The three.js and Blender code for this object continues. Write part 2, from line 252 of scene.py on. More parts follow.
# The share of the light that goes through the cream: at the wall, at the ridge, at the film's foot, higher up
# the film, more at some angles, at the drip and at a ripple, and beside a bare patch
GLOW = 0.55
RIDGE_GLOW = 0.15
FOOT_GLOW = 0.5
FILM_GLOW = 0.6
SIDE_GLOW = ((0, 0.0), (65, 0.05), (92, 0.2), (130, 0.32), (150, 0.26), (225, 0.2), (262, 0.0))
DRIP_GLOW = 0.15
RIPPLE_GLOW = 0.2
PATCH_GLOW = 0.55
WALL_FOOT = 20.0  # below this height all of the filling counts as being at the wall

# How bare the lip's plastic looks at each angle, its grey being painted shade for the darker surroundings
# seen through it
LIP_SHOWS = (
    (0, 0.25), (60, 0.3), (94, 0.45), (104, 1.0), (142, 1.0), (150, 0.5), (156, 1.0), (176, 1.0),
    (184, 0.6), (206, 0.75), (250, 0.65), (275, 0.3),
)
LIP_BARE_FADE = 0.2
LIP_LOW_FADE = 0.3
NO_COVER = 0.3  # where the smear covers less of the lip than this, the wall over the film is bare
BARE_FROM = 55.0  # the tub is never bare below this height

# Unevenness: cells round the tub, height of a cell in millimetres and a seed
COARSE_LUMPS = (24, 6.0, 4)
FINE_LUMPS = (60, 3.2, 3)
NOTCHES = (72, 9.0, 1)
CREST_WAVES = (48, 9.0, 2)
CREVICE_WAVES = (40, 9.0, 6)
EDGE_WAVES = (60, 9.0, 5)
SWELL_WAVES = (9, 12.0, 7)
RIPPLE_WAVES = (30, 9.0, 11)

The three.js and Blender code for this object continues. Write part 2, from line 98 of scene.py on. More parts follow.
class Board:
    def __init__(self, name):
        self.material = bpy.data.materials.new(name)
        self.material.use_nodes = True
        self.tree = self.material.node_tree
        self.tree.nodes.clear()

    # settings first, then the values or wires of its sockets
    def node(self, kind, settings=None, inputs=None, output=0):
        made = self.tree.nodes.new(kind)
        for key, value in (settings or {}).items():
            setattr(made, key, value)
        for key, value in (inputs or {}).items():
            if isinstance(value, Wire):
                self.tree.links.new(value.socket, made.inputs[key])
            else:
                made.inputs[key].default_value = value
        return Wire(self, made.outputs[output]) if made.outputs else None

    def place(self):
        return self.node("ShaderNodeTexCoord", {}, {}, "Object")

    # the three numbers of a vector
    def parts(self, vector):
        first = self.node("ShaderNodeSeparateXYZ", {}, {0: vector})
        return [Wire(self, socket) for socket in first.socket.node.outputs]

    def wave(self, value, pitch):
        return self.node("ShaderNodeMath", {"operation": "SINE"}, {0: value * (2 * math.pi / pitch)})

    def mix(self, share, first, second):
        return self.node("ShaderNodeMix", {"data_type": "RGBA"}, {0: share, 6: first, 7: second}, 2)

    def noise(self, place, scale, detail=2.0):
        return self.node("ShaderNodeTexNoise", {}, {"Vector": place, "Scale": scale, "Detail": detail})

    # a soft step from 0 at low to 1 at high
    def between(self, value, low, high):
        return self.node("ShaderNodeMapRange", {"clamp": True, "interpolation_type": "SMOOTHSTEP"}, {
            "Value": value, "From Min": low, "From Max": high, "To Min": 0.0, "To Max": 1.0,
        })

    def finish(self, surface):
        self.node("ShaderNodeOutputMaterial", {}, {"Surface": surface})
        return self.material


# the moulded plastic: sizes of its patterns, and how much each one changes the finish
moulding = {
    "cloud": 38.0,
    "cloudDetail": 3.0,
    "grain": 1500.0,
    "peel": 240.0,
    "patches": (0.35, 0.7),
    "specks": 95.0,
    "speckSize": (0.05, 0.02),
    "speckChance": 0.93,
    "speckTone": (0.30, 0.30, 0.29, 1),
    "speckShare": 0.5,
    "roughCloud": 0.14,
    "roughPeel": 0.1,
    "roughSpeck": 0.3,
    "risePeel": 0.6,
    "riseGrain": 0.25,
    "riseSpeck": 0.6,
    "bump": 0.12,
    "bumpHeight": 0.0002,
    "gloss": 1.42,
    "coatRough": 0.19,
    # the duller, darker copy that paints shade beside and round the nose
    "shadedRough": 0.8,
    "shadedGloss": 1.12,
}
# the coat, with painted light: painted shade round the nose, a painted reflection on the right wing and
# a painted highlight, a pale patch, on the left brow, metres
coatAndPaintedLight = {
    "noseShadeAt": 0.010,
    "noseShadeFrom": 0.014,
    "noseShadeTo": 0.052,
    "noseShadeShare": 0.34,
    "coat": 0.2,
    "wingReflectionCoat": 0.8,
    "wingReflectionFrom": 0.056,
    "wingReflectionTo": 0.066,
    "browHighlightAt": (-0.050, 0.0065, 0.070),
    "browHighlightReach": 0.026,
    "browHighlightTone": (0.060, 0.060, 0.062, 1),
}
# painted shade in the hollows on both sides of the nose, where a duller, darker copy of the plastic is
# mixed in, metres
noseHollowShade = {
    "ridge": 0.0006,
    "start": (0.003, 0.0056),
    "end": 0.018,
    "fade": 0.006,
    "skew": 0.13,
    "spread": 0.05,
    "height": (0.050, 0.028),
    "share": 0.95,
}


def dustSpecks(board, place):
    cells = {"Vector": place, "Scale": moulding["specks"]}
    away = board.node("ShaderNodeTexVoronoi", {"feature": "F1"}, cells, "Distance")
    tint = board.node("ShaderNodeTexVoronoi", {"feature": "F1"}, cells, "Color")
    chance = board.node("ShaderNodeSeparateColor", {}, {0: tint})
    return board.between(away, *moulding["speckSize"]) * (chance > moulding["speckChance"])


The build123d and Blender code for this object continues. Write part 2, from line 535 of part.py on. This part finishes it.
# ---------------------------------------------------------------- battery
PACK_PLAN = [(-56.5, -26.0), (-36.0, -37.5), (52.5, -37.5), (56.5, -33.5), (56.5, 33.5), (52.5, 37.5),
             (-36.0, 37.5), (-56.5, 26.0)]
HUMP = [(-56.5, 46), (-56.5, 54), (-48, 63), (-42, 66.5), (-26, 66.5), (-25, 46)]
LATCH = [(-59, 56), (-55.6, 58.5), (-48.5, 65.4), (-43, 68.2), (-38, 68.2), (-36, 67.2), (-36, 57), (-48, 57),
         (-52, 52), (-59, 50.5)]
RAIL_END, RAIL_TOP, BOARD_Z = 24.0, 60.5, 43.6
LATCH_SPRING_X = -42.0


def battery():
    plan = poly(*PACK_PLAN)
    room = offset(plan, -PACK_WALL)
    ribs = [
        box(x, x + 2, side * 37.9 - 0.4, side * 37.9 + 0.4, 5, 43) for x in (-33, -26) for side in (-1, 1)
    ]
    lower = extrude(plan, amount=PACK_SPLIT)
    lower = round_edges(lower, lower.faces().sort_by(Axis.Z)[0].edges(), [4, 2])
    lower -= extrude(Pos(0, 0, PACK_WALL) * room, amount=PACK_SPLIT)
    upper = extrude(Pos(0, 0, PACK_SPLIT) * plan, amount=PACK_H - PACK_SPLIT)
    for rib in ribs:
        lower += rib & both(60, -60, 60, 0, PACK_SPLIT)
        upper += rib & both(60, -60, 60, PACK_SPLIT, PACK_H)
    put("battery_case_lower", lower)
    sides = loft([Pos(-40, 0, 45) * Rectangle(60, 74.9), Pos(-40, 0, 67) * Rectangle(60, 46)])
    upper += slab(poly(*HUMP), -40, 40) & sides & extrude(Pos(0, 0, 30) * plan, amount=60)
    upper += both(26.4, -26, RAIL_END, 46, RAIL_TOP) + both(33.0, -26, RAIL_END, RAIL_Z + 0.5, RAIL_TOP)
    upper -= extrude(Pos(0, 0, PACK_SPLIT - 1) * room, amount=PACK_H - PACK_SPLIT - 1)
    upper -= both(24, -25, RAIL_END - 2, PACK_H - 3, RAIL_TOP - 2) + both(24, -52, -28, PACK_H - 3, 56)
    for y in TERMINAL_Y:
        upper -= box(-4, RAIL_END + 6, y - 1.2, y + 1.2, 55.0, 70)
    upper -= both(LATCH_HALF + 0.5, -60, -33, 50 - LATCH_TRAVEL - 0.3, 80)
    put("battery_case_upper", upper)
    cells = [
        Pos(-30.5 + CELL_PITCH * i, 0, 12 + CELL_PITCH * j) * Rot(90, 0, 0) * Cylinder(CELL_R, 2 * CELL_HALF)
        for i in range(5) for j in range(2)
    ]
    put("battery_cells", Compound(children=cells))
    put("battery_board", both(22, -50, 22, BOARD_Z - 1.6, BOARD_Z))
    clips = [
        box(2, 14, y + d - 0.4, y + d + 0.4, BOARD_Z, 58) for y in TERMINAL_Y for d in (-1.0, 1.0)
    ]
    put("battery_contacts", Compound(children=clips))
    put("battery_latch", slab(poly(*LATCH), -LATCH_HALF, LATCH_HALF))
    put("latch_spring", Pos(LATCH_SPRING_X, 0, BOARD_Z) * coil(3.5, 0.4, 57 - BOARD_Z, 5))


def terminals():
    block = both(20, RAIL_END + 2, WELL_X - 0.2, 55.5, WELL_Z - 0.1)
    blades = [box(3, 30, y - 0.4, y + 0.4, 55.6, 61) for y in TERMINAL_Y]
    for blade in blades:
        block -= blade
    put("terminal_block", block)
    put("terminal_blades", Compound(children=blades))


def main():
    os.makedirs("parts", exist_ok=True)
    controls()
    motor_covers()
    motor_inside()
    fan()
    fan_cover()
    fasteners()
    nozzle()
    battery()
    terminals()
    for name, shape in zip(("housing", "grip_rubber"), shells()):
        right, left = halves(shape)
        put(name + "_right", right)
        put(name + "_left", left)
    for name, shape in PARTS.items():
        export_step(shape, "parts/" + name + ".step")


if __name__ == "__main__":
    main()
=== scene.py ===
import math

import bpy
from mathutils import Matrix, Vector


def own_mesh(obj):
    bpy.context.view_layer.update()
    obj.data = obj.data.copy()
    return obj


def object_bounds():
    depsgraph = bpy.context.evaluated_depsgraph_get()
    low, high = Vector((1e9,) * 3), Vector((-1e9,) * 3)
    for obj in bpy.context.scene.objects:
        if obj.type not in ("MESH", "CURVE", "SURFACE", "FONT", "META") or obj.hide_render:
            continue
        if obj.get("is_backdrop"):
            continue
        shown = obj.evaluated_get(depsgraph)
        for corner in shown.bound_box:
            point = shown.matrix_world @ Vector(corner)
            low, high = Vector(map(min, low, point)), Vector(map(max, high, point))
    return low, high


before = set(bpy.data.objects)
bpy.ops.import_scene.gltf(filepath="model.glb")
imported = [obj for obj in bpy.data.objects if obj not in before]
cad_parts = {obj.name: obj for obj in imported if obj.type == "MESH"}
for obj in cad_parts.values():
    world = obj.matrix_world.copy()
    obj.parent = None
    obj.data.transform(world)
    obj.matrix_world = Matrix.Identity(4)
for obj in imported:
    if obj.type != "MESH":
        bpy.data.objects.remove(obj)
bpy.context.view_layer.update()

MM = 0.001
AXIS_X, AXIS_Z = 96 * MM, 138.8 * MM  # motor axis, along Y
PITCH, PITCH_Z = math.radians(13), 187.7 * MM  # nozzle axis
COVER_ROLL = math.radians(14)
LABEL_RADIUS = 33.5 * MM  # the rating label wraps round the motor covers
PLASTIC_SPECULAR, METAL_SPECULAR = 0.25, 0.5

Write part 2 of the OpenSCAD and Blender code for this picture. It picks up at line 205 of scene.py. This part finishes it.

_Exercise prompt:_
Write out, exactly and with nothing else, the lines of the listing above from its first line through the line with "self.tree.nodes.clear()".

_Expected answer:_
The three.js and Blender code for this object continues. Write part 2, from line 252 of scene.py on. More parts follow.
# The share of the light that goes through the cream: at the wall, at the ridge, at the film's foot, higher up
# the film, more at some angles, at the drip and at a ripple, and beside a bare patch
GLOW = 0.55
RIDGE_GLOW = 0.15
FOOT_GLOW = 0.5
FILM_GLOW = 0.6
SIDE_GLOW = ((0, 0.0), (65, 0.05), (92, 0.2), (130, 0.32), (150, 0.26), (225, 0.2), (262, 0.0))
DRIP_GLOW = 0.15
RIPPLE_GLOW = 0.2
PATCH_GLOW = 0.55
WALL_FOOT = 20.0  # below this height all of the filling counts as being at the wall

# How bare the lip's plastic looks at each angle, its grey being painted shade for the darker surroundings
# seen through it
LIP_SHOWS = (
    (0, 0.25), (60, 0.3), (94, 0.45), (104, 1.0), (142, 1.0), (150, 0.5), (156, 1.0), (176, 1.0),
    (184, 0.6), (206, 0.75), (250, 0.65), (275, 0.3),
)
LIP_BARE_FADE = 0.2
LIP_LOW_FADE = 0.3
NO_COVER = 0.3  # where the smear covers less of the lip than this, the wall over the film is bare
BARE_FROM = 55.0  # the tub is never bare below this height

# Unevenness: cells round the tub, height of a cell in millimetres and a seed
COARSE_LUMPS = (24, 6.0, 4)
FINE_LUMPS = (60, 3.2, 3)
NOTCHES = (72, 9.0, 1)
CREST_WAVES = (48, 9.0, 2)
CREVICE_WAVES = (40, 9.0, 6)
EDGE_WAVES = (60, 9.0, 5)
SWELL_WAVES = (9, 12.0, 7)
RIPPLE_WAVES = (30, 9.0, 11)

The three.js and Blender code for this object continues. Write part 2, from line 98 of scene.py on. More parts follow.
class Board:
    def __init__(self, name):
        self.material = bpy.data.materials.new(name)
        self.material.use_nodes = True
        self.tree = self.material.node_tree
        self.tree.nodes.clear()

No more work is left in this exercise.